→ SHORT EXERCISE: Extract the complete data exactly as given.

***

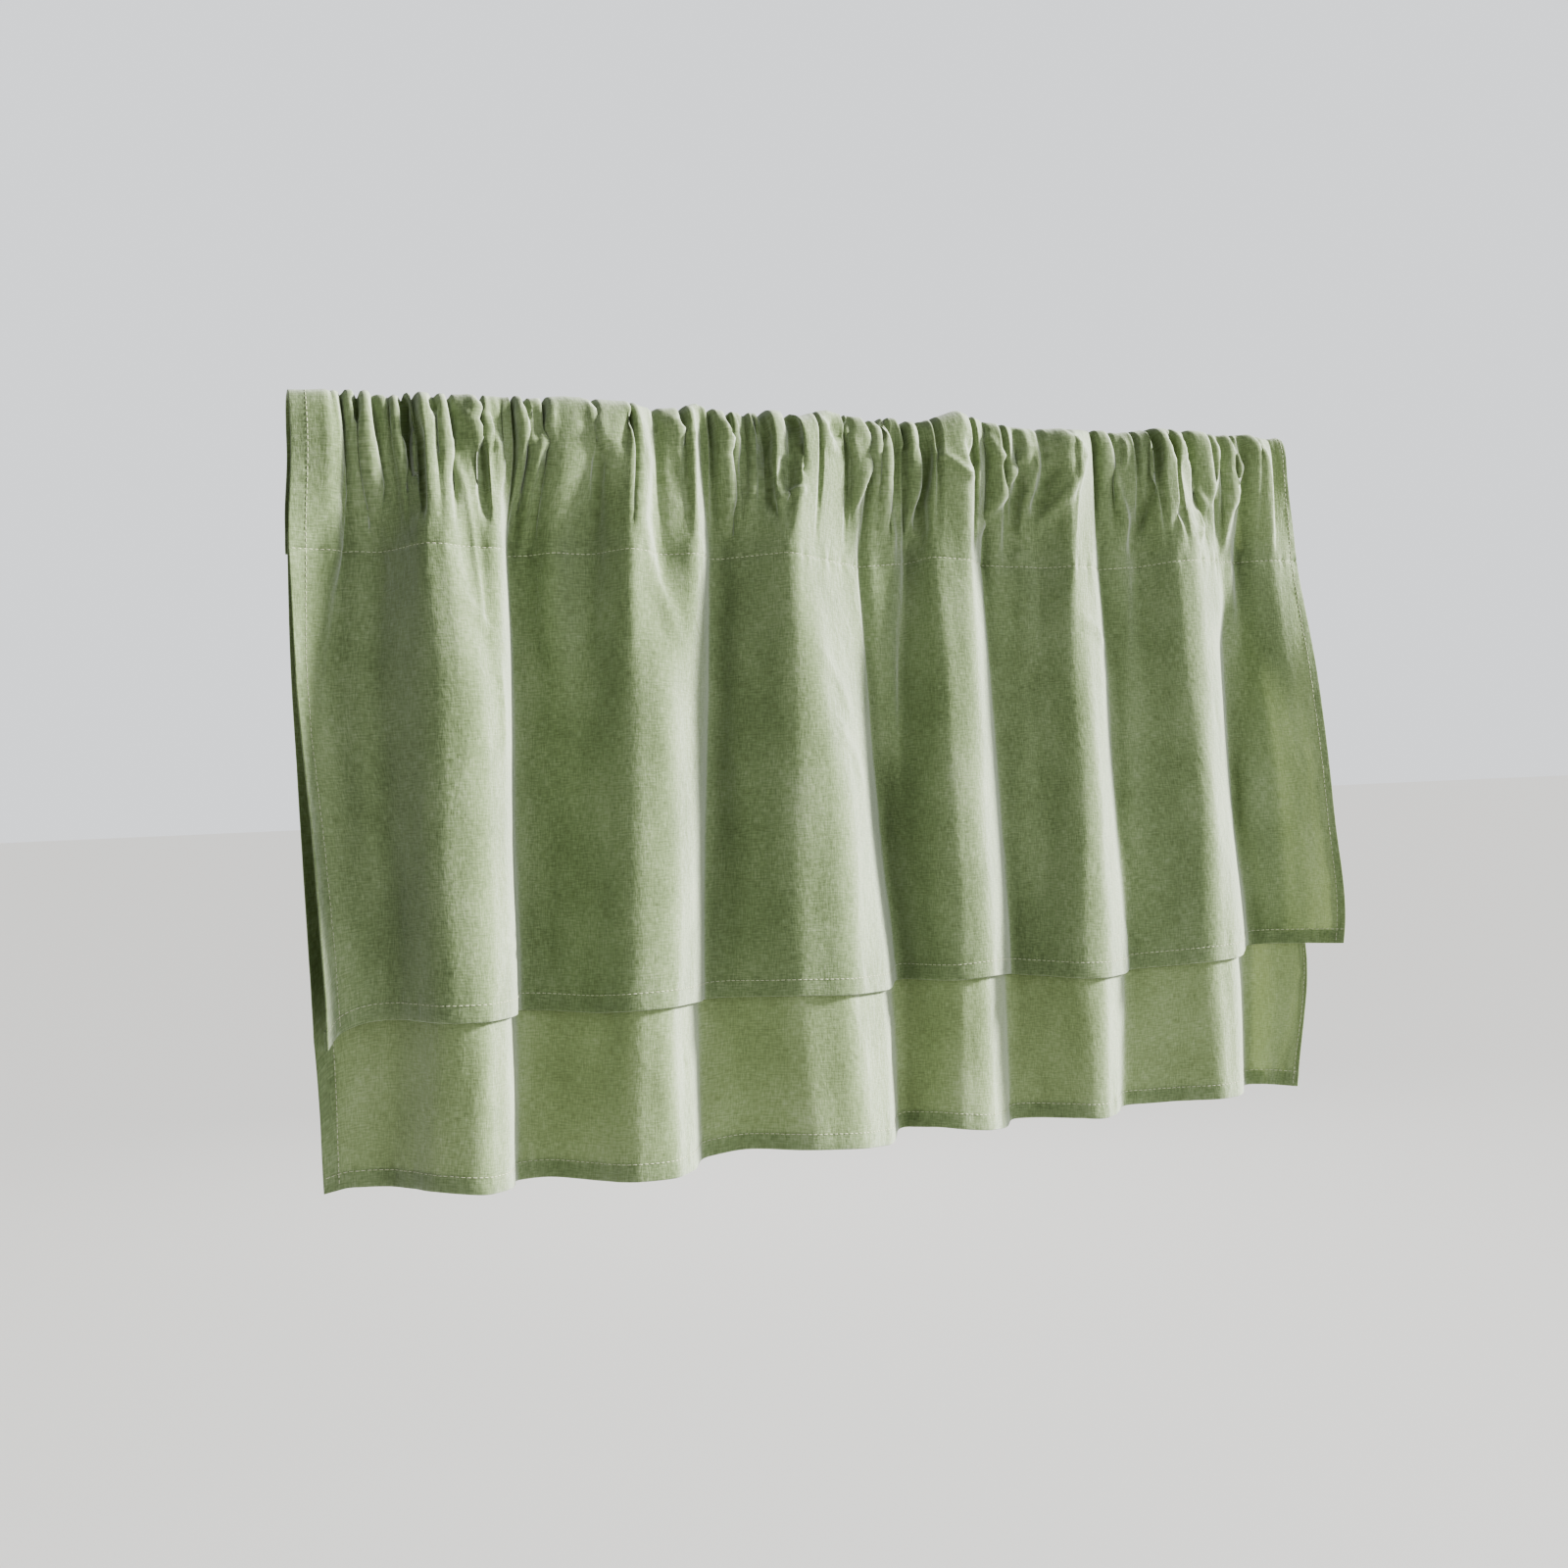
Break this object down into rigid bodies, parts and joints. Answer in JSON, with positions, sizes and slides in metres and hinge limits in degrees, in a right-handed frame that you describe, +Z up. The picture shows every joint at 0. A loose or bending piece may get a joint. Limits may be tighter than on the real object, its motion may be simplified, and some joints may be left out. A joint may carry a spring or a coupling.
{
  "type": "cafe curtain",
  "caption": "Gathered two-tier cafe curtain: a short front tier with a deep rod pocket over a longer back tier caught in the same row of stitches.",
  "frame": {"origin": "middle of the curtain's top edge, over the rod that would run through the pocket", "axes": "+X along the top edge, to the right as seen from the front; -Y out of the front; +Z up"},
  "size_m": [0.6781, 0.0919, 0.452],
  "materials": {
    "sage_cloth": "matte washed plain weave with slubs",
    "sage_cloth_backlit": "the same cloth in one layer, which lets light through",
    "thread": "pale matte sewing thread"
  },
  "bodies": {
    "root": {"front_tier": "sage_cloth", "back_tier": "sage_cloth_backlit"}
  },
  "joints": []
}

***

→ FULL ANSWER:
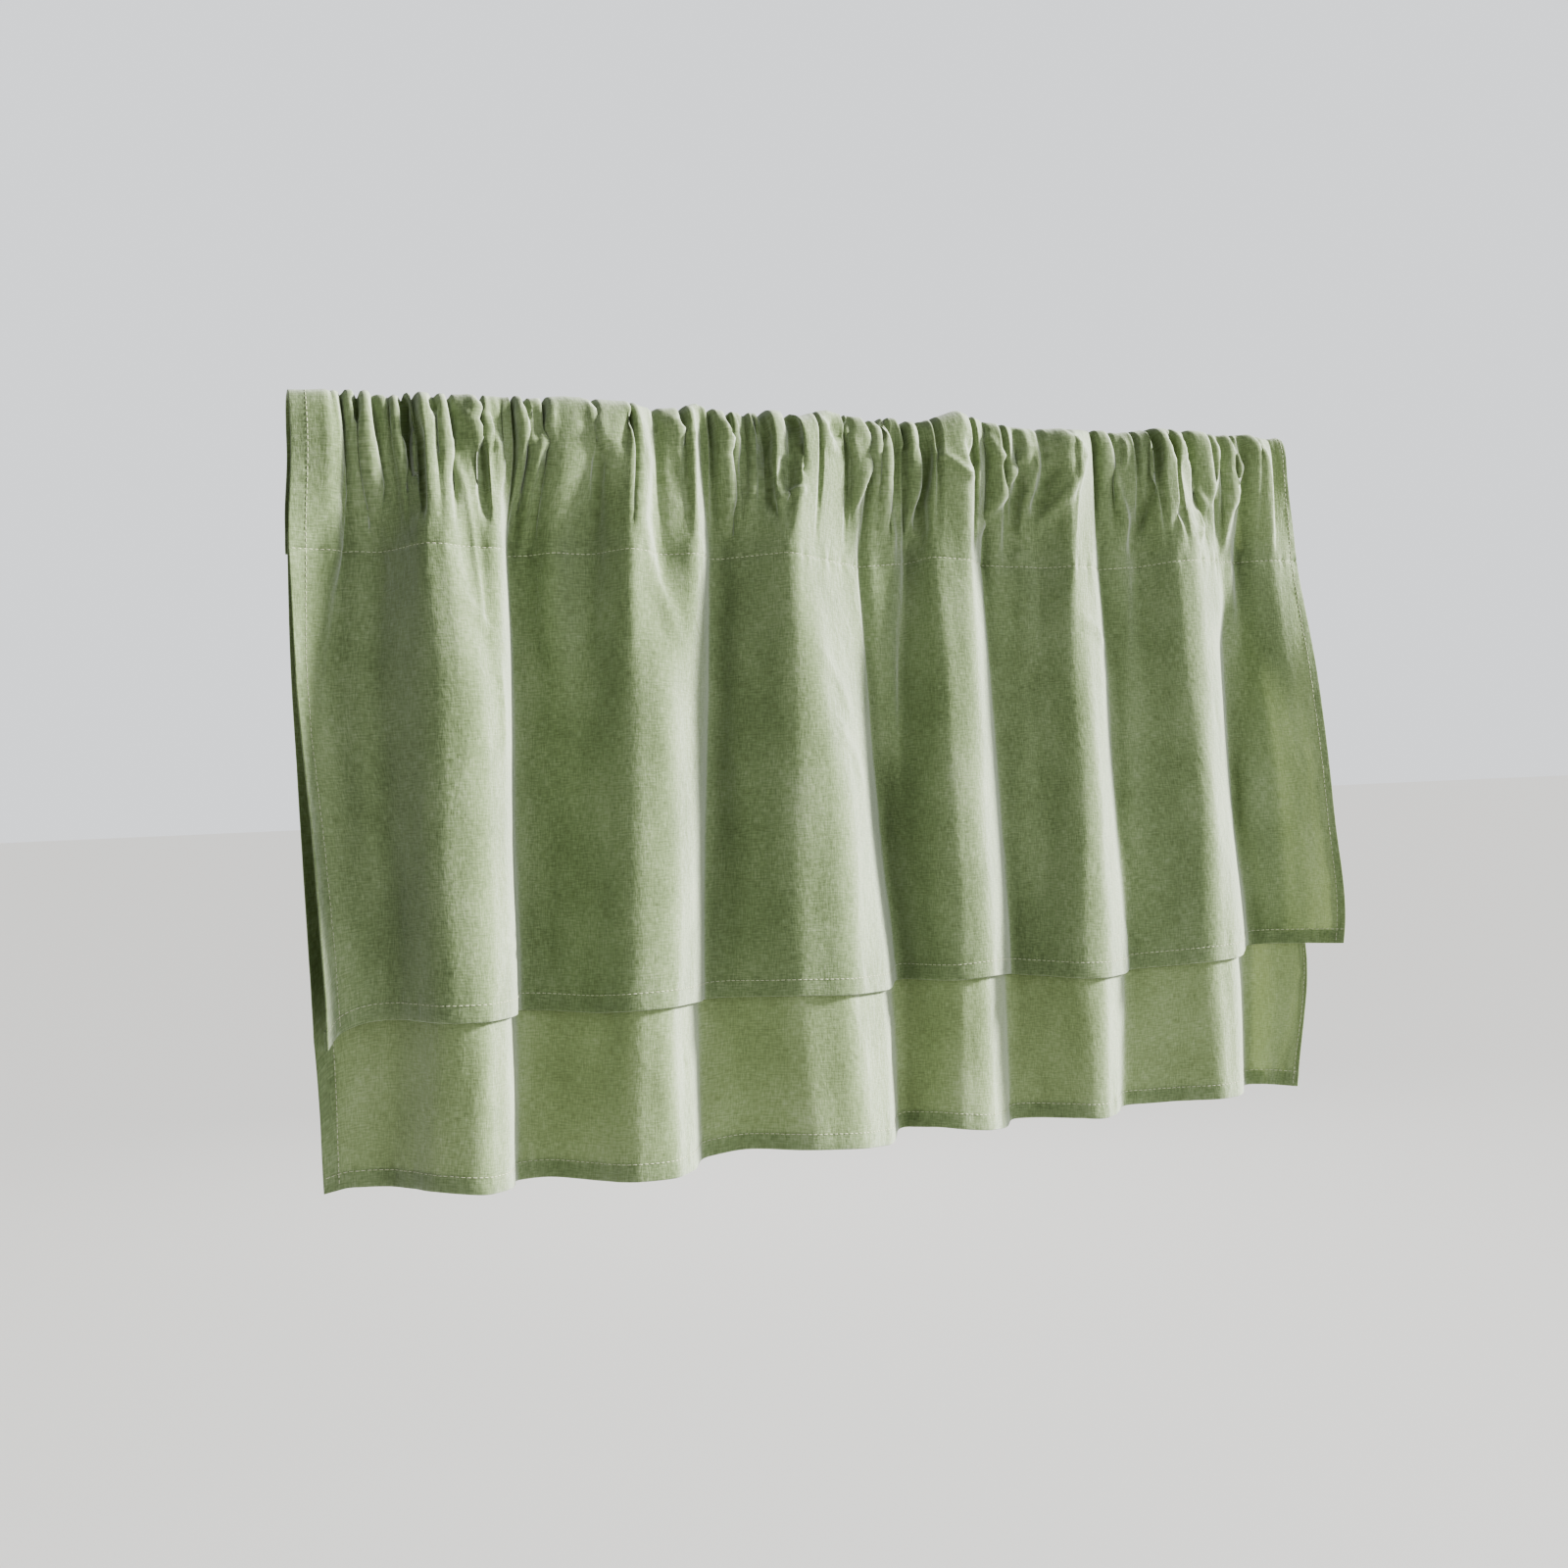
Break this object down into rigid bodies, parts and joints. Answer in JSON, with positions, sizes and slides in metres and hinge limits in degrees, in a right-handed frame that you describe, +Z up. The picture shows every joint at 0. A loose or bending piece may get a joint. Limits may be tighter than on the real object, its motion may be simplified, and some joints may be left out. A joint may carry a spring or a coupling.
{
  "type": "cafe curtain",
  "caption": "Gathered two-tier cafe curtain: a short front tier with a deep rod pocket over a longer back tier caught in the same row of stitches.",
  "frame": {"origin": "middle of the curtain's top edge, over the rod that would run through the pocket", "axes": "+X along the top edge, to the right as seen from the front; -Y out of the front; +Z up"},
  "size_m": [0.6781, 0.0919, 0.452],
  "materials": {
    "sage_cloth": "matte washed plain weave with slubs",
    "sage_cloth_backlit": "the same cloth in one layer, which lets light through",
    "thread": "pale matte sewing thread"
  },
  "bodies": {
    "root": {"front_tier": "sage_cloth", "back_tier": "sage_cloth_backlit"}
  },
  "joints": []
}